Instructions for the task — Give a verbatim quotation of every record.

Dataset entries —

|---|

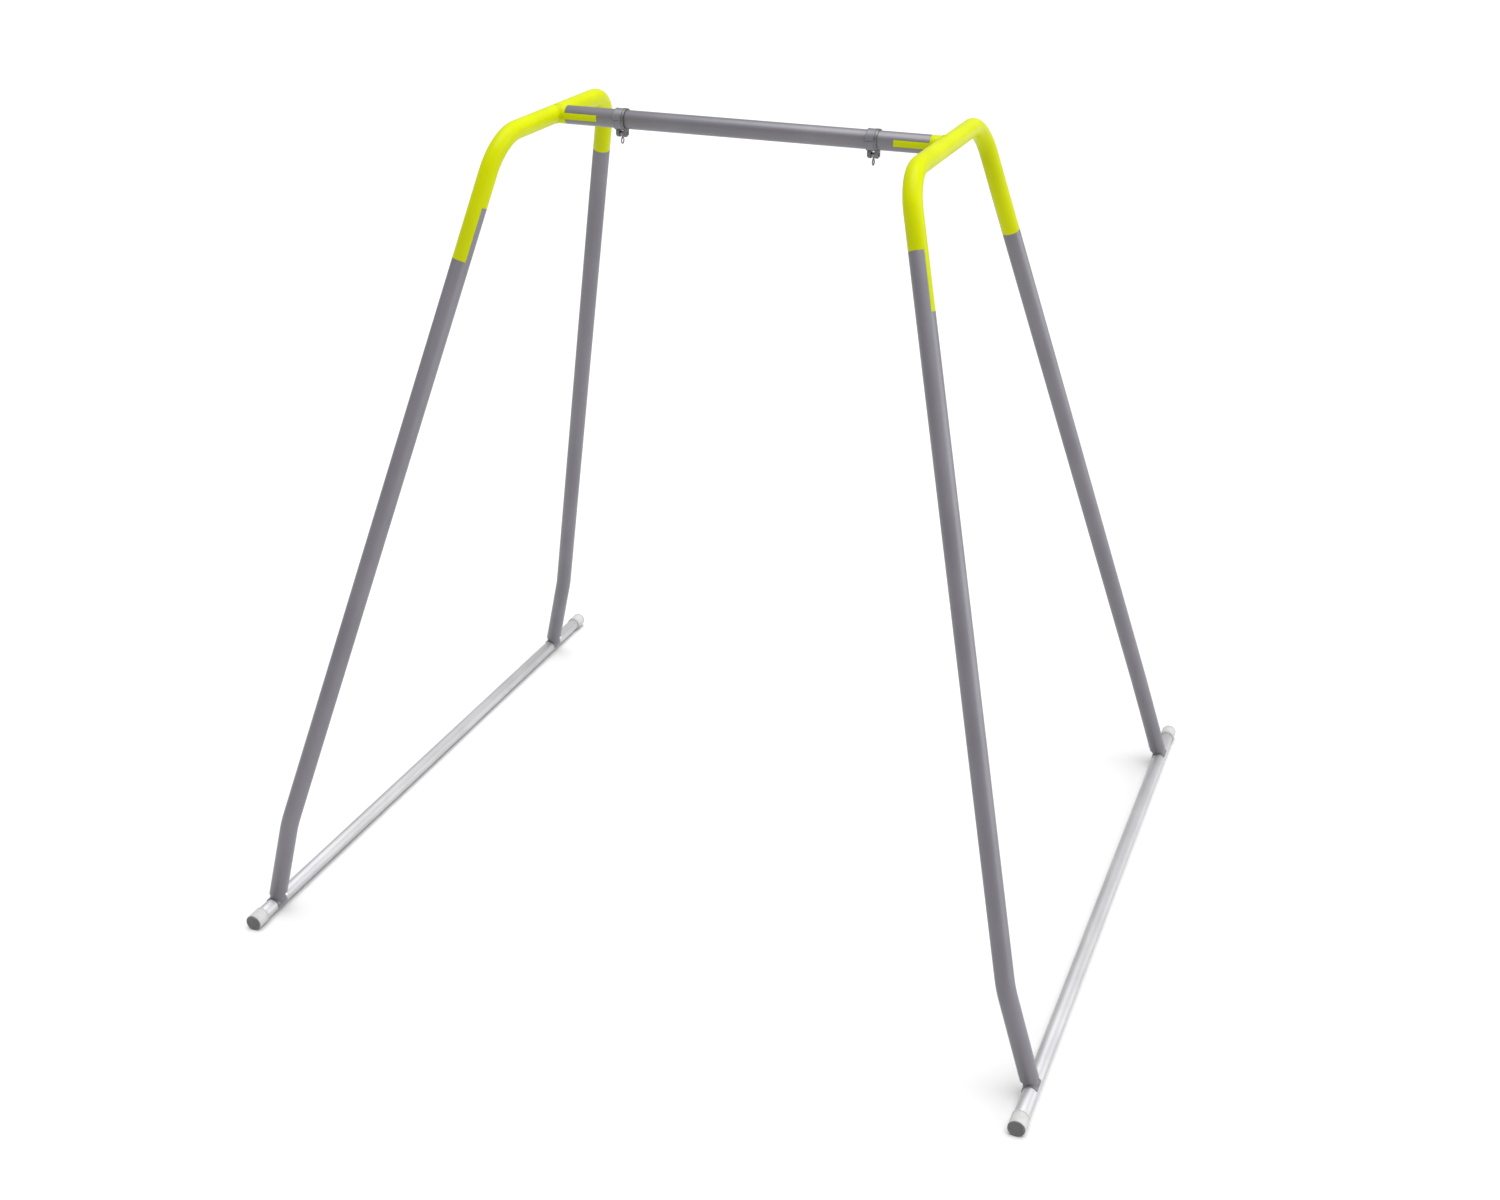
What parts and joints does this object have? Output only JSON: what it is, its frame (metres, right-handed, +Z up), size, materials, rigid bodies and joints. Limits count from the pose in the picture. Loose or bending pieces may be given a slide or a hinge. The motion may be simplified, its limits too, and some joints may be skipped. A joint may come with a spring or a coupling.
{
  "type": "swing frame",
  "caption": "Free-standing tubular swing frame: two bent end arches and splayed legs hold a crossbar with rope hangers over two floor bars.",
  "frame": {"origin": "middle of the bounding box, on the floor", "axes": "+Z up, +X along the crossbar towards the right-hand arch, -Y towards the front"},
  "size_m": [1.9582, 1.854, 1.8833],
  "materials": {
    "lime_paint": "gloss powder coat",
    "grey_paint": "satin metallic powder coat",
    "silver_tube": "bright zinc plate",
    "cap_plastic": "moulded",
    "plug_rubber": "moulded",
    "zinc_steel": "zinc plate",
    "bright_steel": "polished",
    "dark_steel": "blackened",
    "bronze": "plain bearing bronze"
  },
  "bodies": {
    "frame": {"crossbar": "grey_paint", "arch_left": "lime_paint", "crossbar_sleeve_left": "zinc_steel", "floor_bar_left": "silver_tube", "leg_front_left": "grey_paint", "lap_sleeve_front_left": "zinc_steel", "foot_saddle_front_left": "grey_paint", "end_cap_front_left": "cap_plastic", "end_plug_front_left": "plug_rubber", "leg_rear_left": "grey_paint", "lap_sleeve_rear_left": "zinc_steel", "foot_saddle_rear_left": "grey_paint", "end_cap_rear_left": "cap_plastic", "end_plug_rear_left": "plug_rubber", "arch_right": "lime_paint", "crossbar_sleeve_right": "zinc_steel", "floor_bar_right": "silver_tube", "leg_front_right": "grey_paint", "lap_sleeve_front_right": "zinc_steel", "foot_saddle_front_right": "grey_paint", "end_cap_front_right": "cap_plastic", "end_plug_front_right": "plug_rubber", "leg_rear_right": "grey_paint", "lap_sleeve_rear_right": "zinc_steel", "foot_saddle_rear_right": "grey_paint", "end_cap_rear_right": "cap_plastic", "end_plug_rear_right": "plug_rubber"},
    "hanger_left": {"hanger_ring_left": "grey_paint", "hanger_cheek_left": "dark_steel", "hanger_strap_left": "dark_steel", "set_screw_left": "dark_steel", "hanger_pin_left": "zinc_steel", "pin_keeper_left": "dark_steel", "pin_bush_left": "bronze"},
    "link_left": {"hanger_link_left": "zinc_steel"},
    "button_front_left": {"snap_button_front_left": "bright_steel", "button_spring_front_left": "dark_steel"},
    "button_rear_left": {"snap_button_rear_left": "bright_steel", "button_spring_rear_left": "dark_steel"},
    "hanger_right": {"hanger_ring_right": "grey_paint", "hanger_cheek_right": "dark_steel", "hanger_strap_right": "dark_steel", "set_screw_right": "dark_steel", "hanger_pin_right": "zinc_steel", "pin_keeper_right": "dark_steel", "pin_bush_right": "bronze"},
    "link_right": {"hanger_link_right": "zinc_steel"},
    "button_front_right": {"snap_button_front_right": "bright_steel", "button_spring_front_right": "dark_steel"},
    "button_rear_right": {"snap_button_rear_right": "bright_steel", "button_spring_rear_right": "dark_steel"}
  },
  "joints": [
    {"name": "hanger_slide_left", "type": "slide", "parent": "frame", "child": "hanger_left", "axis": [1, 0, 0], "range_m": [-0.09, 0.27]},
    {"name": "link_swing_left", "type": "hinge", "parent": "hanger_left", "child": "link_left", "pos_m": [-0.299, -0.05, 1.8255], "axis": [1, 0, 0], "range_deg": [-80, 80]},
    {"name": "hanger_slide_right", "type": "slide", "parent": "frame", "child": "hanger_right", "axis": [1, 0, 0], "range_m": [-0.27, 0.09]},
    {"name": "link_swing_right", "type": "hinge", "parent": "hanger_right", "child": "link_right", "pos_m": [0.305, -0.05, 1.8255], "axis": [1, 0, 0], "range_deg": [-80, 80]},
    {"name": "button_push_front_left", "type": "slide", "parent": "frame", "child": "button_front_left", "axis": [-0.9607, -0.0067, 0.2776], "range_m": [0, 0.0045], "stiffness_N_per_m": 1500, "springref_m": -0.001},
    {"name": "button_push_rear_left", "type": "slide", "parent": "frame", "child": "button_rear_left", "axis": [-0.9618, -0.0477, 0.2697], "range_m": [0, 0.0045], "stiffness_N_per_m": 1500, "springref_m": -0.001},
    {"name": "button_push_front_right", "type": "slide", "parent": "frame", "child": "button_front_right", "axis": [0.9607, -0.0067, 0.2776], "range_m": [0, 0.0045], "stiffness_N_per_m": 1500, "springref_m": -0.001},
    {"name": "button_push_rear_right", "type": "slide", "parent": "frame", "child": "button_rear_right", "axis": [0.9618, -0.0477, 0.2697], "range_m": [0, 0.0045], "stiffness_N_per_m": 1500, "springref_m": -0.001}
  ]
}
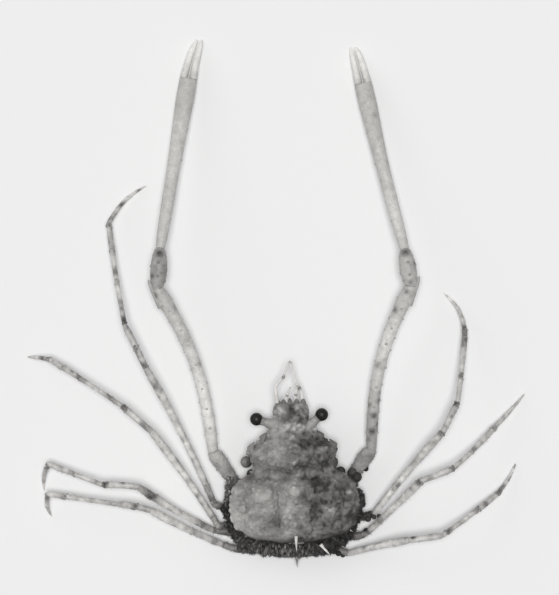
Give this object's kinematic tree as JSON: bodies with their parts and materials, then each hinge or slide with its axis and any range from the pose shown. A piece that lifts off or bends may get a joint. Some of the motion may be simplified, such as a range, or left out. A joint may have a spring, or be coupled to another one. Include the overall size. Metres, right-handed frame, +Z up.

|---|

Result of this exercise —
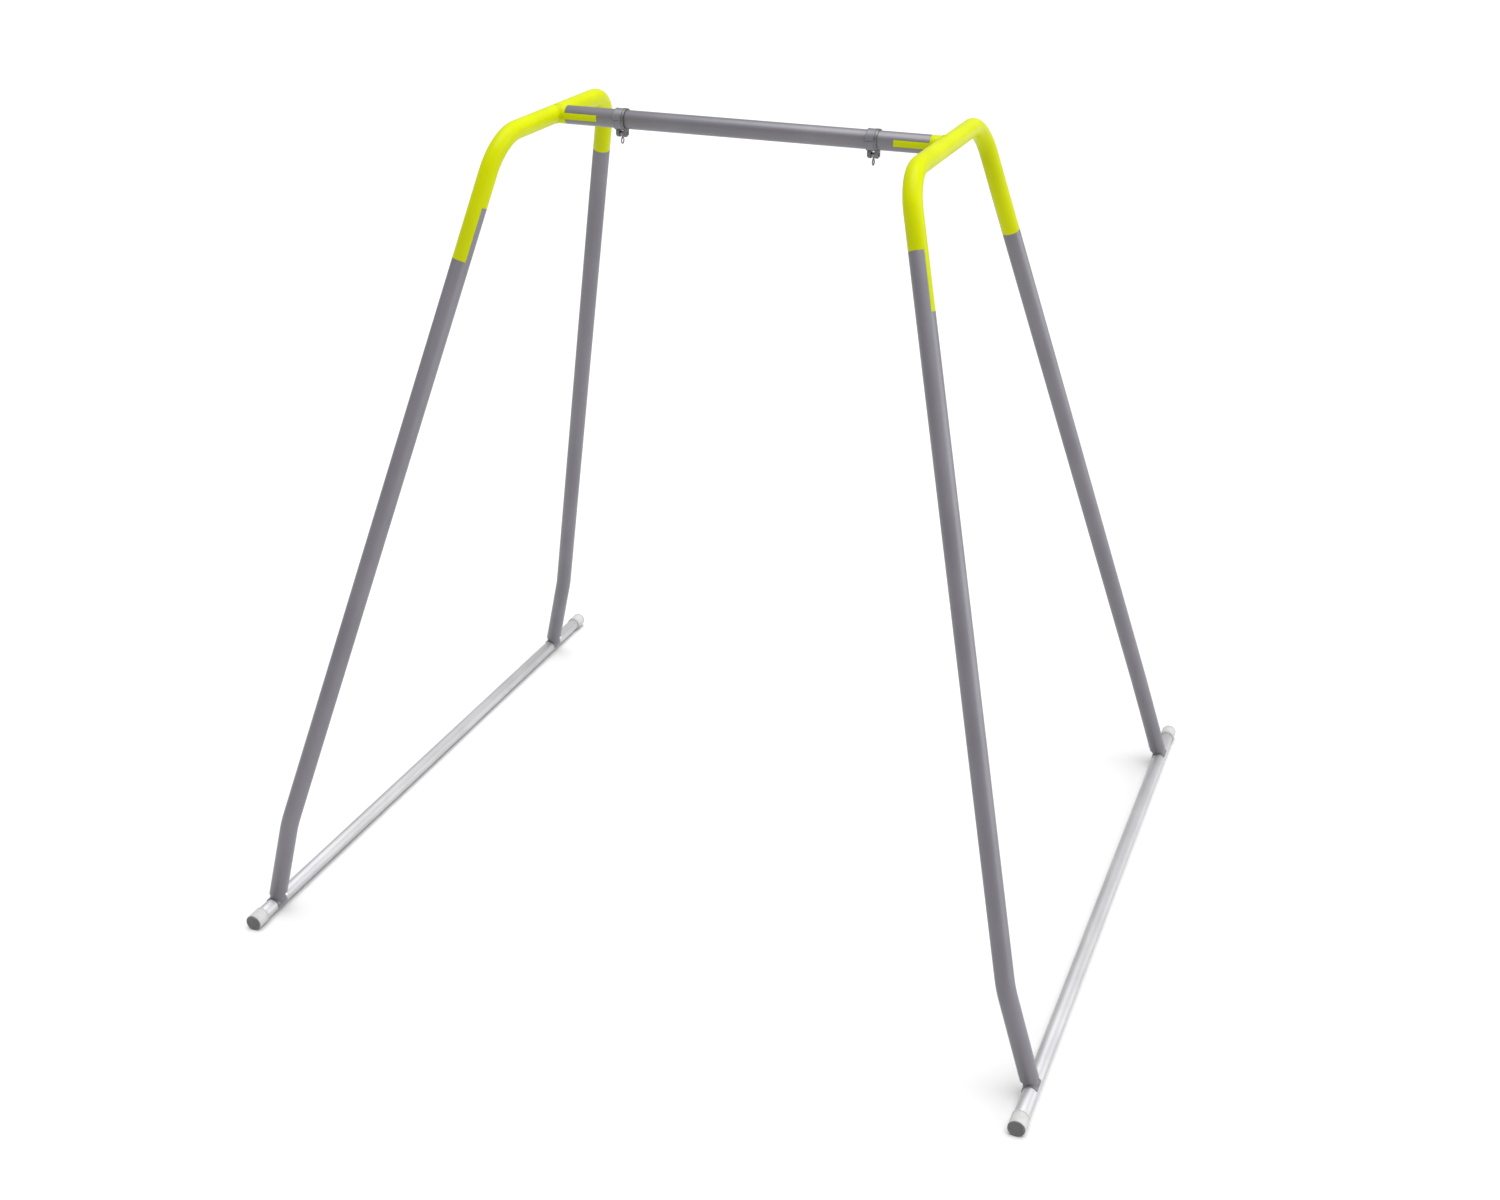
What parts and joints does this object have? Output only JSON: what it is, its frame (metres, right-handed, +Z up), size, materials, rigid bodies and joints. Limits count from the pose in the picture. Loose or bending pieces may be given a slide or a hinge. The motion may be simplified, its limits too, and some joints may be skipped. A joint may come with a spring or a coupling.
{
  "type": "swing frame",
  "caption": "Free-standing tubular swing frame: two bent end arches and splayed legs hold a crossbar with rope hangers over two floor bars.",
  "frame": {"origin": "middle of the bounding box, on the floor", "axes": "+Z up, +X along the crossbar towards the right-hand arch, -Y towards the front"},
  "size_m": [1.9582, 1.854, 1.8833],
  "materials": {
    "lime_paint": "gloss powder coat",
    "grey_paint": "satin metallic powder coat",
    "silver_tube": "bright zinc plate",
    "cap_plastic": "moulded",
    "plug_rubber": "moulded",
    "zinc_steel": "zinc plate",
    "bright_steel": "polished",
    "dark_steel": "blackened",
    "bronze": "plain bearing bronze"
  },
  "bodies": {
    "frame": {"crossbar": "grey_paint", "arch_left": "lime_paint", "crossbar_sleeve_left": "zinc_steel", "floor_bar_left": "silver_tube", "leg_front_left": "grey_paint", "lap_sleeve_front_left": "zinc_steel", "foot_saddle_front_left": "grey_paint", "end_cap_front_left": "cap_plastic", "end_plug_front_left": "plug_rubber", "leg_rear_left": "grey_paint", "lap_sleeve_rear_left": "zinc_steel", "foot_saddle_rear_left": "grey_paint", "end_cap_rear_left": "cap_plastic", "end_plug_rear_left": "plug_rubber", "arch_right": "lime_paint", "crossbar_sleeve_right": "zinc_steel", "floor_bar_right": "silver_tube", "leg_front_right": "grey_paint", "lap_sleeve_front_right": "zinc_steel", "foot_saddle_front_right": "grey_paint", "end_cap_front_right": "cap_plastic", "end_plug_front_right": "plug_rubber", "leg_rear_right": "grey_paint", "lap_sleeve_rear_right": "zinc_steel", "foot_saddle_rear_right": "grey_paint", "end_cap_rear_right": "cap_plastic", "end_plug_rear_right": "plug_rubber"},
    "hanger_left": {"hanger_ring_left": "grey_paint", "hanger_cheek_left": "dark_steel", "hanger_strap_left": "dark_steel", "set_screw_left": "dark_steel", "hanger_pin_left": "zinc_steel", "pin_keeper_left": "dark_steel", "pin_bush_left": "bronze"},
    "link_left": {"hanger_link_left": "zinc_steel"},
    "button_front_left": {"snap_button_front_left": "bright_steel", "button_spring_front_left": "dark_steel"},
    "button_rear_left": {"snap_button_rear_left": "bright_steel", "button_spring_rear_left": "dark_steel"},
    "hanger_right": {"hanger_ring_right": "grey_paint", "hanger_cheek_right": "dark_steel", "hanger_strap_right": "dark_steel", "set_screw_right": "dark_steel", "hanger_pin_right": "zinc_steel", "pin_keeper_right": "dark_steel", "pin_bush_right": "bronze"},
    "link_right": {"hanger_link_right": "zinc_steel"},
    "button_front_right": {"snap_button_front_right": "bright_steel", "button_spring_front_right": "dark_steel"},
    "button_rear_right": {"snap_button_rear_right": "bright_steel", "button_spring_rear_right": "dark_steel"}
  },
  "joints": [
    {"name": "hanger_slide_left", "type": "slide", "parent": "frame", "child": "hanger_left", "axis": [1, 0, 0], "range_m": [-0.09, 0.27]},
    {"name": "link_swing_left", "type": "hinge", "parent": "hanger_left", "child": "link_left", "pos_m": [-0.299, -0.05, 1.8255], "axis": [1, 0, 0], "range_deg": [-80, 80]},
    {"name": "hanger_slide_right", "type": "slide", "parent": "frame", "child": "hanger_right", "axis": [1, 0, 0], "range_m": [-0.27, 0.09]},
    {"name": "link_swing_right", "type": "hinge", "parent": "hanger_right", "child": "link_right", "pos_m": [0.305, -0.05, 1.8255], "axis": [1, 0, 0], "range_deg": [-80, 80]},
    {"name": "button_push_front_left", "type": "slide", "parent": "frame", "child": "button_front_left", "axis": [-0.9607, -0.0067, 0.2776], "range_m": [0, 0.0045], "stiffness_N_per_m": 1500, "springref_m": -0.001},
    {"name": "button_push_rear_left", "type": "slide", "parent": "frame", "child": "button_rear_left", "axis": [-0.9618, -0.0477, 0.2697], "range_m": [0, 0.0045], "stiffness_N_per_m": 1500, "springref_m": -0.001},
    {"name": "button_push_front_right", "type": "slide", "parent": "frame", "child": "button_front_right", "axis": [0.9607, -0.0067, 0.2776], "range_m": [0, 0.0045], "stiffness_N_per_m": 1500, "springref_m": -0.001},
    {"name": "button_push_rear_right", "type": "slide", "parent": "frame", "child": "button_rear_right", "axis": [0.9618, -0.0477, 0.2697], "range_m": [0, 0.0045], "stiffness_N_per_m": 1500, "springref_m": -0.001}
  ]
}
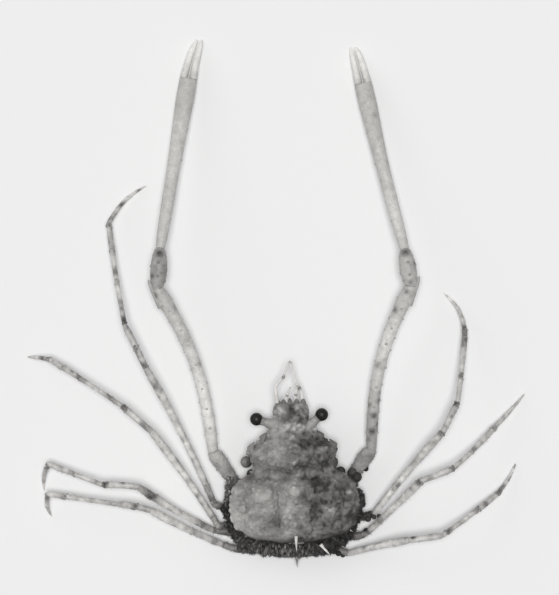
Give this object's kinematic tree as JSON: bodies with their parts and materials, then each hinge or slide with its axis and any range from the pose shown. A piece that lifts off or bends may get a joint. Some of the motion may be simplified, such as a range, or left out. A joint may have a spring, or be coupled to another one. Include the overall size. Metres, right-handed frame, +Z up.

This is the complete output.